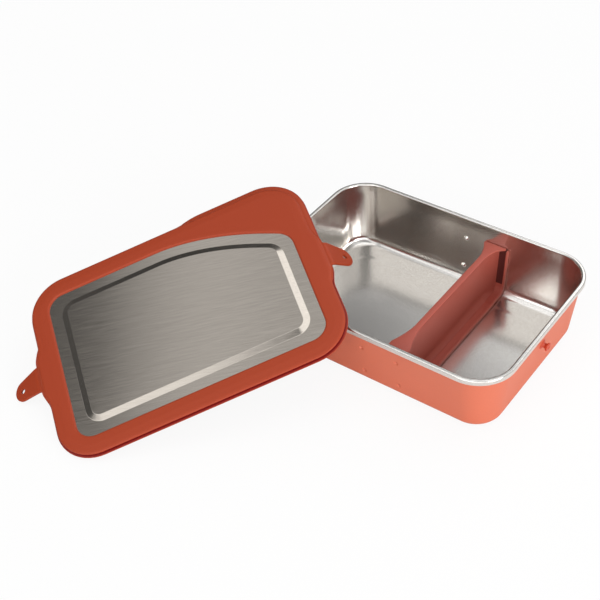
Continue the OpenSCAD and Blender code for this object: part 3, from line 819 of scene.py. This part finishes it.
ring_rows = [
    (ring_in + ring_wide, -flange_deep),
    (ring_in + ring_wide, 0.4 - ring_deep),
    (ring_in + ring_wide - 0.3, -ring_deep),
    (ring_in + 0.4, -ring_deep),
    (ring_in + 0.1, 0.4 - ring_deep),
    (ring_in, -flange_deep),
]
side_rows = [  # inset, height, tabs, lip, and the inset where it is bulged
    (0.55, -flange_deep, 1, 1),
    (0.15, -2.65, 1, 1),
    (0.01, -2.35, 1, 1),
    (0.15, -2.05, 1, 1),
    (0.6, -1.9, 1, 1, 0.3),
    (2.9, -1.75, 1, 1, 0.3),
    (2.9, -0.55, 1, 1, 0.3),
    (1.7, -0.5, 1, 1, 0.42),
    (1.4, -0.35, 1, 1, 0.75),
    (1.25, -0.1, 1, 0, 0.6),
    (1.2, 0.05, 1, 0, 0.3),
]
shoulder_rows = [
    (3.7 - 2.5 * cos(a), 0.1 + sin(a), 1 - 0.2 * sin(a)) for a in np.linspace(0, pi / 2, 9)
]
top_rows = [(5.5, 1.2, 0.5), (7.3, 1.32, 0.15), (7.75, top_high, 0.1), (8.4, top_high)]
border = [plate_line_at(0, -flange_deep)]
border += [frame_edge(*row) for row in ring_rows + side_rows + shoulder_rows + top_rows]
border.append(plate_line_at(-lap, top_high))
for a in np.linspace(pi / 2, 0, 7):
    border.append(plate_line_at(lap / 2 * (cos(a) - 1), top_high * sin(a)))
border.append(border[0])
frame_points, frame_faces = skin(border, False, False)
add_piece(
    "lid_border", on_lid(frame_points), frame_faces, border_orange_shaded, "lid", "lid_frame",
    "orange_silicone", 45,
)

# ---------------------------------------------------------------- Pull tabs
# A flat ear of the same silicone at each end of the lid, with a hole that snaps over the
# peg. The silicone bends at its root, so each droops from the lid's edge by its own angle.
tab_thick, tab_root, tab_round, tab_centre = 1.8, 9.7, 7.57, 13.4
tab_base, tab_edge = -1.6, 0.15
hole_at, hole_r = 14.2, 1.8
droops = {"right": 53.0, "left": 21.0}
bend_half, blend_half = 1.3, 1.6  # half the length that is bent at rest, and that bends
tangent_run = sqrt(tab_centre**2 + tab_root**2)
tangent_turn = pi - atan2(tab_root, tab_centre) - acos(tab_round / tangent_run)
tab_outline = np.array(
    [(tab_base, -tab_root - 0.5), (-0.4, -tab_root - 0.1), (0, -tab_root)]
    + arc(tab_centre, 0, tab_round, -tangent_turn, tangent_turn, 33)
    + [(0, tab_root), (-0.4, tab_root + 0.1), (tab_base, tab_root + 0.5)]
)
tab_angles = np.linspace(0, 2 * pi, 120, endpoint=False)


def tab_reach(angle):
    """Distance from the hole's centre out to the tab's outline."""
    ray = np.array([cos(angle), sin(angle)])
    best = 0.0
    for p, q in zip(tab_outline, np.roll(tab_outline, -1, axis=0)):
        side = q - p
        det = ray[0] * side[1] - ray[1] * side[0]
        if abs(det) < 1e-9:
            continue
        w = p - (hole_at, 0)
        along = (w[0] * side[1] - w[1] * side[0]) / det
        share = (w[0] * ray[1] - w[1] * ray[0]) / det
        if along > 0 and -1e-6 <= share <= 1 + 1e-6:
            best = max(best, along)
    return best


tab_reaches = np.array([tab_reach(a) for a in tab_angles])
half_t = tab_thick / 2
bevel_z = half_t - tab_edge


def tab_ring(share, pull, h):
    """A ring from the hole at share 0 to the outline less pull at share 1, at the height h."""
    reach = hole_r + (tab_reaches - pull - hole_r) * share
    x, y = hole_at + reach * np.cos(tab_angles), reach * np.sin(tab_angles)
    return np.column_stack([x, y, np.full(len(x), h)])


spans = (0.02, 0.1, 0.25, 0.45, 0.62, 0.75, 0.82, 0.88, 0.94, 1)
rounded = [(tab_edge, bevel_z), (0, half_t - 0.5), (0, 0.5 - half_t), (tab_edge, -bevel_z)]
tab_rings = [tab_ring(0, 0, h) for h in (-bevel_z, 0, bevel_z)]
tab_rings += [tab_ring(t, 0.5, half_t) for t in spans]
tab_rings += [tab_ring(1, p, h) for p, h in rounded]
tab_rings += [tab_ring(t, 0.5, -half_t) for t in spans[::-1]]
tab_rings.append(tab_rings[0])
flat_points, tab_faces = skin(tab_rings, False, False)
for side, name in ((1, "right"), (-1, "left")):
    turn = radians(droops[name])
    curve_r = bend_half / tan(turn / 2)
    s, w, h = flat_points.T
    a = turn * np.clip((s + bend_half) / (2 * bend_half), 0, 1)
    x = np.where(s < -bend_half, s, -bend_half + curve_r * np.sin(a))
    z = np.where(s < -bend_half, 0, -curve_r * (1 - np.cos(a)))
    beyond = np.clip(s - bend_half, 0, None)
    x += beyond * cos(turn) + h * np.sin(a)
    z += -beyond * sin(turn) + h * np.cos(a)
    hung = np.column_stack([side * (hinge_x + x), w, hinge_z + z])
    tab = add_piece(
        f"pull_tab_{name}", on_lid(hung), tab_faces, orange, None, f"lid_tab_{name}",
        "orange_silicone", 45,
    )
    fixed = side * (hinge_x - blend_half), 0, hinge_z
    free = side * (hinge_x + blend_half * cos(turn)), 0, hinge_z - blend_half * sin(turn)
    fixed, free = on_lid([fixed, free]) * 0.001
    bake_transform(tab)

§

Task to carry out: Extract the listing in its entirety, matching it exactly.

Output for this exercise:
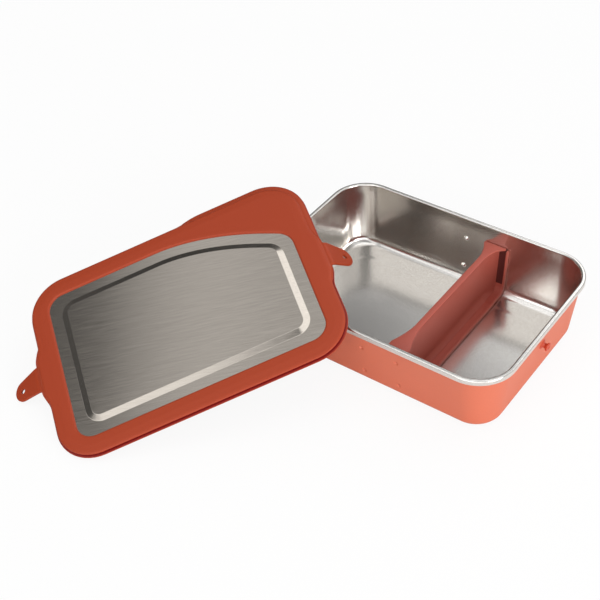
Continue the OpenSCAD and Blender code for this object: part 3, from line 819 of scene.py. This part finishes it.
ring_rows = [
    (ring_in + ring_wide, -flange_deep),
    (ring_in + ring_wide, 0.4 - ring_deep),
    (ring_in + ring_wide - 0.3, -ring_deep),
    (ring_in + 0.4, -ring_deep),
    (ring_in + 0.1, 0.4 - ring_deep),
    (ring_in, -flange_deep),
]
side_rows = [  # inset, height, tabs, lip, and the inset where it is bulged
    (0.55, -flange_deep, 1, 1),
    (0.15, -2.65, 1, 1),
    (0.01, -2.35, 1, 1),
    (0.15, -2.05, 1, 1),
    (0.6, -1.9, 1, 1, 0.3),
    (2.9, -1.75, 1, 1, 0.3),
    (2.9, -0.55, 1, 1, 0.3),
    (1.7, -0.5, 1, 1, 0.42),
    (1.4, -0.35, 1, 1, 0.75),
    (1.25, -0.1, 1, 0, 0.6),
    (1.2, 0.05, 1, 0, 0.3),
]
shoulder_rows = [
    (3.7 - 2.5 * cos(a), 0.1 + sin(a), 1 - 0.2 * sin(a)) for a in np.linspace(0, pi / 2, 9)
]
top_rows = [(5.5, 1.2, 0.5), (7.3, 1.32, 0.15), (7.75, top_high, 0.1), (8.4, top_high)]
border = [plate_line_at(0, -flange_deep)]
border += [frame_edge(*row) for row in ring_rows + side_rows + shoulder_rows + top_rows]
border.append(plate_line_at(-lap, top_high))
for a in np.linspace(pi / 2, 0, 7):
    border.append(plate_line_at(lap / 2 * (cos(a) - 1), top_high * sin(a)))
border.append(border[0])
frame_points, frame_faces = skin(border, False, False)
add_piece(
    "lid_border", on_lid(frame_points), frame_faces, border_orange_shaded, "lid", "lid_frame",
    "orange_silicone", 45,
)

# ---------------------------------------------------------------- Pull tabs
# A flat ear of the same silicone at each end of the lid, with a hole that snaps over the
# peg. The silicone bends at its root, so each droops from the lid's edge by its own angle.
tab_thick, tab_root, tab_round, tab_centre = 1.8, 9.7, 7.57, 13.4
tab_base, tab_edge = -1.6, 0.15
hole_at, hole_r = 14.2, 1.8
droops = {"right": 53.0, "left": 21.0}
bend_half, blend_half = 1.3, 1.6  # half the length that is bent at rest, and that bends
tangent_run = sqrt(tab_centre**2 + tab_root**2)
tangent_turn = pi - atan2(tab_root, tab_centre) - acos(tab_round / tangent_run)
tab_outline = np.array(
    [(tab_base, -tab_root - 0.5), (-0.4, -tab_root - 0.1), (0, -tab_root)]
    + arc(tab_centre, 0, tab_round, -tangent_turn, tangent_turn, 33)
    + [(0, tab_root), (-0.4, tab_root + 0.1), (tab_base, tab_root + 0.5)]
)
tab_angles = np.linspace(0, 2 * pi, 120, endpoint=False)


def tab_reach(angle):
    """Distance from the hole's centre out to the tab's outline."""
    ray = np.array([cos(angle), sin(angle)])
    best = 0.0
    for p, q in zip(tab_outline, np.roll(tab_outline, -1, axis=0)):
        side = q - p
        det = ray[0] * side[1] - ray[1] * side[0]
        if abs(det) < 1e-9:
            continue
        w = p - (hole_at, 0)
        along = (w[0] * side[1] - w[1] * side[0]) / det
        share = (w[0] * ray[1] - w[1] * ray[0]) / det
        if along > 0 and -1e-6 <= share <= 1 + 1e-6:
            best = max(best, along)
    return best


tab_reaches = np.array([tab_reach(a) for a in tab_angles])
half_t = tab_thick / 2
bevel_z = half_t - tab_edge


def tab_ring(share, pull, h):
    """A ring from the hole at share 0 to the outline less pull at share 1, at the height h."""
    reach = hole_r + (tab_reaches - pull - hole_r) * share
    x, y = hole_at + reach * np.cos(tab_angles), reach * np.sin(tab_angles)
    return np.column_stack([x, y, np.full(len(x), h)])


spans = (0.02, 0.1, 0.25, 0.45, 0.62, 0.75, 0.82, 0.88, 0.94, 1)
rounded = [(tab_edge, bevel_z), (0, half_t - 0.5), (0, 0.5 - half_t), (tab_edge, -bevel_z)]
tab_rings = [tab_ring(0, 0, h) for h in (-bevel_z, 0, bevel_z)]
tab_rings += [tab_ring(t, 0.5, half_t) for t in spans]
tab_rings += [tab_ring(1, p, h) for p, h in rounded]
tab_rings += [tab_ring(t, 0.5, -half_t) for t in spans[::-1]]
tab_rings.append(tab_rings[0])
flat_points, tab_faces = skin(tab_rings, False, False)
for side, name in ((1, "right"), (-1, "left")):
    turn = radians(droops[name])
    curve_r = bend_half / tan(turn / 2)
    s, w, h = flat_points.T
    a = turn * np.clip((s + bend_half) / (2 * bend_half), 0, 1)
    x = np.where(s < -bend_half, s, -bend_half + curve_r * np.sin(a))
    z = np.where(s < -bend_half, 0, -curve_r * (1 - np.cos(a)))
    beyond = np.clip(s - bend_half, 0, None)
    x += beyond * cos(turn) + h * np.sin(a)
    z += -beyond * sin(turn) + h * np.cos(a)
    hung = np.column_stack([side * (hinge_x + x), w, hinge_z + z])
    tab = add_piece(
        f"pull_tab_{name}", on_lid(hung), tab_faces, orange, None, f"lid_tab_{name}",
        "orange_silicone", 45,
    )
    fixed = side * (hinge_x - blend_half), 0, hinge_z
    free = side * (hinge_x + blend_half * cos(turn)), 0, hinge_z - blend_half * sin(turn)
    fixed, free = on_lid([fixed, free]) * 0.001
    bake_transform(tab)